The aforementioned comparative results merely indicate the predictive competency of our model, without evidencing its superiority within the context of reduction planning. To address this, we selected FLUS model [56]—which has been empirically demonstrated to outperform established models (e.g., ANN-CA, CLUE-S, and Logistic-CA) while incorporating projected construction land reduction in Beijing—for benchmarking against our model outputs. Both the bidirectional GEE-CA and FLUS models simulated 2020–2024 construction land changes. The FLUS model captures urban expansion patterns (Figure 10), whereas the bidirectional GEE-CA model concurrently simulates both expansion and reduction dynamics. This capability stems from its dedicated land reduction module and dynamic modeling of reduction planning constraints. Notably, the FLUS model requires total construction land change inputs without independent control of expansion/reduction quantities.

Quantitative assessment was performed using the Figure of Merit (FoM) metric, recognized for superior sensitivity to spatial consistency in land-change simulations [46,56]. The FoM indicator of bidirectional GEE-CA model (0.19) outperforms the value of FLUS model (0.07), which indicates a significant improvement in simulating complex scenarios where expansion and reduction coexist. We further calculated Hit, Miss (N-C), and Miss (C-N) by comparing simulation of FLUS and the actual construction land in 2024. In Beijing, the proportions of Hit, Miss (N-C), and Miss (C-N) are 90.73%, 3.82%, and 5.45%. These results show that the Hits of FLUS are lower than those of bidirectional GEE-CA model (Figure 10). It can be observed that bidirectional GEE-CA model’s enhanced precision in simulating construction land dynamics.

4.1.3. Inheritance and Development of Models

Indeed, the bidirectional GEE-CA model developed in this study inherits and builds upon the GEE-CA model by Meng et al. [46] and the FLUS model by Liu et al. [56], demonstrating a clear lineage of development. Our bidirectional GEE-CA model has been enhanced in terms of driving factors, transition restrictions, and CA transition rules. Table 4 summarizes the connections and differences between our model and other models.

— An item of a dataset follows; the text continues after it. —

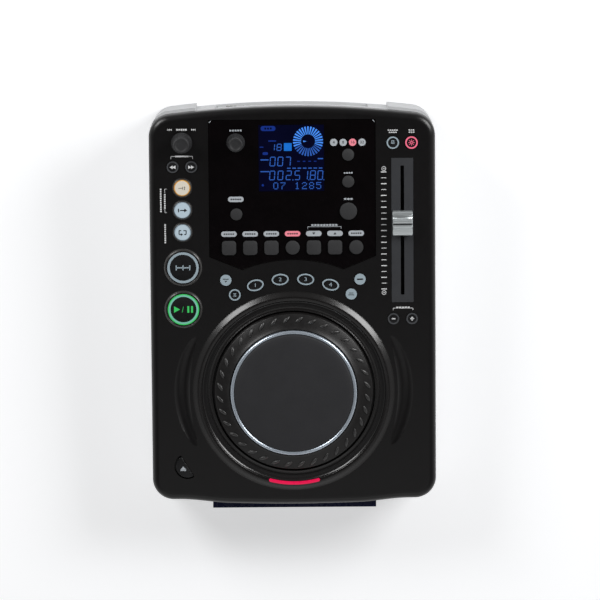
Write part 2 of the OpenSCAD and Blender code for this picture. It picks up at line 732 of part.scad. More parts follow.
module jog_bezel() {
    liner = well_r - 0.2;
    color("#201f21") deck() translate([0, jog_v, 0]) difference() {
        rotate_extrude($fn = 96) polygon([[groove_r, pan_floor], [groove_r, -1.1],
            [well_r - 0.3, -0.4], [well_r + 0.4, 0.5], [lip_r - 8, 0.5 * lip_h],
            [lip_r - 7.4, 0.75 * lip_h], [lip_r - 5, lip_h], [lip_r - 4, 0.88 * lip_h],
            [lip_r, 0], [liner, 0], [liner, pan_floor]]);
        rotate([0, 0, 270 - led_half - 0.2]) rotate_extrude(angle = 2 * led_half + 0.4, $fn = 96)
            translate([led_r - led_w / 2 - 0.1, led_w0]) square([led_w + 0.2, lip_h]);
    }
}

led_r = lip_r - 6.15;
led_w = 2.7;
led_w0 = 0.8;
led_half = asin(19.6 / led_r);

module led_strip() {
    color("#f2124f") deck() translate([0, jog_v, 0]) rotate([0, 0, 270 - led_half])
        rotate_extrude(angle = 2 * led_half, $fn = 96)
            translate([led_r - led_w / 2, led_w0]) square([led_w, lip_h - led_w0 + 0.1]);
}

slope = atan2(jog_top_h - jog_rim_h, jog_r - jog_edge_r);
seat_h = 5;
stud_r = (jog_r + jog_edge_r) / 2 + 0.9;

module jog_wheel() {
    color("#232223") deck() translate([0, jog_v, 0]) {
        rotate_extrude($fn = 96) polygon([[0, seat_h], [ring_r + 0.2, seat_h],
            [ring_r + 0.2, jog_top_h - 1.2], [jog_edge_r - 1, jog_top_h - 1.2],
            [jog_edge_r - 0.6, jog_top_h + 0.3], [jog_edge_r, jog_top_h], [jog_r, jog_rim_h],
            [jog_r, pan_floor + 1.5], [jog_r - 2, pan_floor + 1.5], [jog_r - 2, jog_rim_h - 1],
            [jog_edge_r - 4, seat_h - 2.5], [boss_r, seat_h - 2.5], [boss_r, pan_floor + bearing_gap],
            [shaft_r, pan_floor + bearing_gap], [shaft_r, boss_end - 0.3],
            [shaft_r + 2.5, boss_end - 0.3], [shaft_r + 2.5, boss_end - 1.2], [0, boss_end - 1.2]]);
        for (i = [0 : stud_count - 1]) rotate([0, 0, i * 360 / stud_count])
            translate([stud_r, 0, jog_rim_h + (jog_r - stud_r) * tan(slope)])
                rotate([0, slope, 0]) rotate([0, 0, stud_lean - 90])
                    translate([0, 0, -0.5]) linear_extrude(1.1) rounded(stud_l, stud_w, stud_w / 2 - 0.05);
    }
}

module jog_trim_ring() {
    color("#c3c8ce") deck() translate([0, jog_v, 0]) rotate_extrude($fn = 96)
        polygon([[pad_r + 0.1, seat_h], [ring_r, seat_h], [ring_r, pad_h - 2.2],
            [ring_r - 0.5, pad_h - 1.7], [pad_r + 0.5, pad_h - 1.5], [pad_r + 0.1, pad_h - 1.8]]);
}

module jog_pad() {
    color("#343436") deck() translate([0, jog_v, 0]) rotate_extrude($fn = 96)
        polygon([[0, seat_h], [pad_r, seat_h], [pad_r, pad_h - 1.9], [pad_r - 0.8, pad_h - 1.1],
            [pad_r - 6, pad_h - 0.6], [pad_r * 0.6, pad_h - 0.2], [0, pad_h]]);
}

// ---- Knobs ----

module knob(p, r, top_r, h, w0, shade) {
    flute_r = 0.7;
    lean = atan2(r - top_r, h);
    color(shade) deck() translate([p.x, p.y, 0]) {
        difference() {
            rotate_extrude() polygon([[0, w0], [r, w0], [r, w0 + 1.2], [r - 0.9, w0 + 2],
                [top_r + 0.5, h - 0.8], [top_r - 0.3, h], [top_r - 1.4, h], [top_r - 2, h - 0.5],
                [0, h - 0.5]]);
            for (i = [0 : flute_count - 1]) rotate([0, 0, i * 360 / flute_count])
                translate([r - 0.4, 0, w0 + 2.4]) rotate([0, -lean, 0])
                    cylinder(r = flute_r, h = h + 4, $fn = 24);
        }
        translate([0, 0, -control_depth + 2]) cylinder(r = knob_shaft_r, h = control_depth - 2 + w0 + eps);
    }
}

module track_knob() {
    knob(knobs[0], track_r, track_top_r, track_h, key_gap, "#2a2a2b");
}

module folder_knob() {
    knob(knobs[1], folder_r, folder_top_r, folder_h, panel_top + key_gap, "#2a2a2b");
}

// ---- The pitch fader ----

module fader_plate() {
    color("#4a4a4c") deck() difference() {
        slab(-1.4, -0.2) translate([fader_u, fader_v]) square([fader_w, fader_l], center = true);
        slab(-2, 1) translate([fader_u, fader_v]) square([fader_slot_w, fader_slot_l], center = true);
    }
}

module fader_body() {
    color("#8d9093") deck() difference() {
        slab(-cover_t - fader_body_d, -cover_t) translate([fader_u, fader_v])
            square([fader_w - 4, fader_l], center = true);
        slab(-cover_t - fader_body_d + 1.2, 1) translate([fader_u, fader_v])
            square([fader_slot_w + 1.6, fader_slot_l + 1.6], center = true);
    }
}

module fader_cap() {
    lever_end = -cover_t - fader_body_d + 2;
    foot = 0.3;
    color("#c9ccd0") deck() translate([fader_u, cap_v, 0]) {
        translate([-lever_t / 2, -1, lever_end]) cube([lever_t, 2, foot + 1 - lever_end]);
        rotate([90, 0, 90]) translate([0, 0, -cap_w / 2]) linear_extrude(cap_w)
            polygon(cap_side(foot));
    }
}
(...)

In terms of driving factors, all existing studies have incorporated elevation variables (e.g., DEM, slope data), and most have also included proximity variables (e.g., distance to roads, city centers). This study adopts the same two categories of variables. The most significant adjustment in variable selection is the introduction of nighttime light data, as suggested by Chen et al. [65]. Nighttime light data can serve as an important indicator for measuring urban development efficiency, reflecting spatial heterogeneity within cities. It also helps to identify inefficient land use and provides guidance for construction land reduction.

Regarding transition restrictions, this study offers a more comprehensive consideration. Zhang et al. [66] and Li et al. [67] incorporated policy-defined expansion boundaries to constrain urban growth, while Meng et al. [46] treated water bodies as restrictive factors. Since our model simulates both expansion and reduction of construction land, in addition to commonly used water constraints, we also integrate policy zones from the Beijing Master Plan—such as permitted, restricted, and prohibited construction areas—and further introduce roads as a restrictive factor in the reduction module. Compared to previous studies, our approach pays greater attention to urban internal details and policy guidance.

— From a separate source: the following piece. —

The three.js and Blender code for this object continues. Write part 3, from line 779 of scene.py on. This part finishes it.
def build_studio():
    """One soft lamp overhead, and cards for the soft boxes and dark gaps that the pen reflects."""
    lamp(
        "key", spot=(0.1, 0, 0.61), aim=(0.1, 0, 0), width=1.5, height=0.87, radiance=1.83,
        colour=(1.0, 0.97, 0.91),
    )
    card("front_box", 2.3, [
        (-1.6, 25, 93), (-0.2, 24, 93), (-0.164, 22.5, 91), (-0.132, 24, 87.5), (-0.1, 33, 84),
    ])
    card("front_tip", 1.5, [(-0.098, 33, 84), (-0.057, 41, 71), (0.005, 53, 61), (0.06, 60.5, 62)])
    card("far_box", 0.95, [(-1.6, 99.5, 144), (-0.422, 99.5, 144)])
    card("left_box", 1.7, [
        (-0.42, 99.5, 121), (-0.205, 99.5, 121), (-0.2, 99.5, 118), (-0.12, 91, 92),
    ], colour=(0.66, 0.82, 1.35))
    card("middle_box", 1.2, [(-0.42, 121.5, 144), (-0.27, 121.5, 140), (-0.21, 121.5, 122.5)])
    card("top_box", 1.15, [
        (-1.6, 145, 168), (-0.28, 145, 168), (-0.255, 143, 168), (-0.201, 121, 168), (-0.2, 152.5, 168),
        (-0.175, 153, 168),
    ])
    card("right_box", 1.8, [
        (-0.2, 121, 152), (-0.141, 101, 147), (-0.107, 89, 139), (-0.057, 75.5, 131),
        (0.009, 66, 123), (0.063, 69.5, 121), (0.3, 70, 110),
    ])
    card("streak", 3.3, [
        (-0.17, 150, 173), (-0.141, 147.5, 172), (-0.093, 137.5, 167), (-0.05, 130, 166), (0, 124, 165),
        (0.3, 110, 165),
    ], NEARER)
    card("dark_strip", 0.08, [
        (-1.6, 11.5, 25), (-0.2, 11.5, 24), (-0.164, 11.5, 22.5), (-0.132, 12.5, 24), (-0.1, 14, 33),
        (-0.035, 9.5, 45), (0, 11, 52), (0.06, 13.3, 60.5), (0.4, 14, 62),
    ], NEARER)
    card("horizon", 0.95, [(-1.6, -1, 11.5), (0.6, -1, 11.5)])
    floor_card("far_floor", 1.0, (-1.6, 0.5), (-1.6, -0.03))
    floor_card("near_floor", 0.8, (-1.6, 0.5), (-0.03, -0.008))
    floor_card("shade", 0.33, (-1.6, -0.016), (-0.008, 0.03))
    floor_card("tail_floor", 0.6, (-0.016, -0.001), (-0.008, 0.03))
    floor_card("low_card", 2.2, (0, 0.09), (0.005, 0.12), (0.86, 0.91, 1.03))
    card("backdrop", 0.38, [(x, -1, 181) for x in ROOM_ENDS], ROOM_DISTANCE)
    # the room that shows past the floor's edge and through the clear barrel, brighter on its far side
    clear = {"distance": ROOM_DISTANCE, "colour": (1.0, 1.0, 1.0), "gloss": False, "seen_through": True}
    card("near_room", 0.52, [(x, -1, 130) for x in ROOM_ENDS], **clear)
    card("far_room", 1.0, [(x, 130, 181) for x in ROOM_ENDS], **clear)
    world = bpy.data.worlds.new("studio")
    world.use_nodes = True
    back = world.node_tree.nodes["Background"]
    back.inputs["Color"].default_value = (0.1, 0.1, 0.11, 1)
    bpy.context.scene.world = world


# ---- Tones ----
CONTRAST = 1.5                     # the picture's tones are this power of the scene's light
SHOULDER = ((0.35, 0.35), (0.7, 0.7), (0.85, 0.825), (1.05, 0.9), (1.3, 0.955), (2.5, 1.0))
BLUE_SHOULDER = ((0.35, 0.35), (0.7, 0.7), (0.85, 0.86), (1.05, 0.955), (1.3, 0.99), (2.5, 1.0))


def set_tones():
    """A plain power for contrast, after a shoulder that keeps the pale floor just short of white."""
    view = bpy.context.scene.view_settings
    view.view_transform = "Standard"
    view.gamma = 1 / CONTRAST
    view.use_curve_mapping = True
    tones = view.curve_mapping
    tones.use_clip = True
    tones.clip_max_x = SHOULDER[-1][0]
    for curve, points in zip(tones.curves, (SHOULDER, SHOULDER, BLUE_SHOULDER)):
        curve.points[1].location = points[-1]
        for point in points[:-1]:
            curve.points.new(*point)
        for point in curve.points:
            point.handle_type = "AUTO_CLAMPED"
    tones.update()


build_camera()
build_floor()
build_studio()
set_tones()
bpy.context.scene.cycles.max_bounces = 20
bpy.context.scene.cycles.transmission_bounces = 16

Finally, in terms of cellular automata transition rules, prior research has predominantly focused on urban expansion, lacking the ability to explain or predict policy-driven reduction. The key innovation of this study lies in establishing a bidirectional transition mechanism that simultaneously simulates both expansion and reduction, representing a major advancement over existing models. This enhancement better addresses the current demand for construction land reduction in certain megacities. Compared to the FLUS model, our bidirectional approach offers a more comprehensive solution for managing urban land use dynamics.

Table 4. The consistency and differences of driving factors, transition restrictions, and transition rules between this study and relative CA-based research.

Authors	Driving Factors of Construction Land Changes			Transition Restrictions			CA Transition Rules
	Elevation Variables	Proximity Variables	Nighttime Light	Water	Road	Policy	Construction Land Expansion	Construction Land Reduction
Meng et al. [46]	√	√	×	√	×	×	√	×
Liu et al. [56]	√	×	×	×	×	×	√	×
Chen et al. [65]	√	√	√	×	×	×	√	×
Zhang et al. [66]	√	√	×	×	×	√	√	×
Li et al. [67]	√	×	×	×	×	√	√	×
This study	√	√	√	√	√	√	√	√

Note: √ represents that this variable/restriction/rule was used in the corresponding study, × indicates that this variable/restriction/rule was not used in the corresponding study.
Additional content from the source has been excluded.